Mr. Trump tells us to speak our minds openly, but like a child, he responds with nasty tweets to those who speak their minds openly and he is unwilling to debate with his opponents. We saw this during the Republican primaries and in the so-called “debates” with Ms. Clinton. Finally, he says we should always pursue solidarity. Yet he continues to attack the press, the Congress, his rivals and government agencies for which he is now responsible.
On Mr. Trump’s first day in office he signed an executive order instructing federal agencies to minimize the burden of the Affordable Care Act, pending congressional repeal. He also signed an order to roll back a discount on the fees for a federal mortgage program that helps middleclass homebuyers. This order made it more expensive for working and middle-class Americans to buy their first homes and will increase costs for 750,000 to 850,000 Americans in the next year alone, according to the National Association of Realtors. If these first two orders signal the future of the Trump’s presidency, then his inauguration speech is just hollow rhetoric.

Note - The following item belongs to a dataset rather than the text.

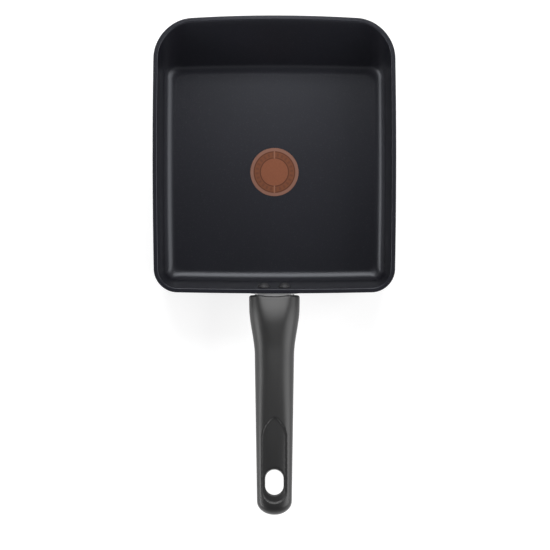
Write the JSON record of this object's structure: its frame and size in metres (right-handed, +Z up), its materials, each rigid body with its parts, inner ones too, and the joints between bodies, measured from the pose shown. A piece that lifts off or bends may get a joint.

On Saturday, more than one million people gathered in Washington to protest President Trump’s inauguration. There were also protest demonstrations in other cities in the United States and in many countries around the world, including Canada.
The protest in Washington attracted a multiracial, multigenerational turnout, and three times more attendees than the inauguration. This event reminded me of the marches in opposition to the Vietnam War and the civil rights movement marches. Mr. Trump has been put on notice: The country, especially the women, will not be fooled with lies and empty promises.
( Trinidad-born Carlton Joseph is a close observer of political developments in the United States.)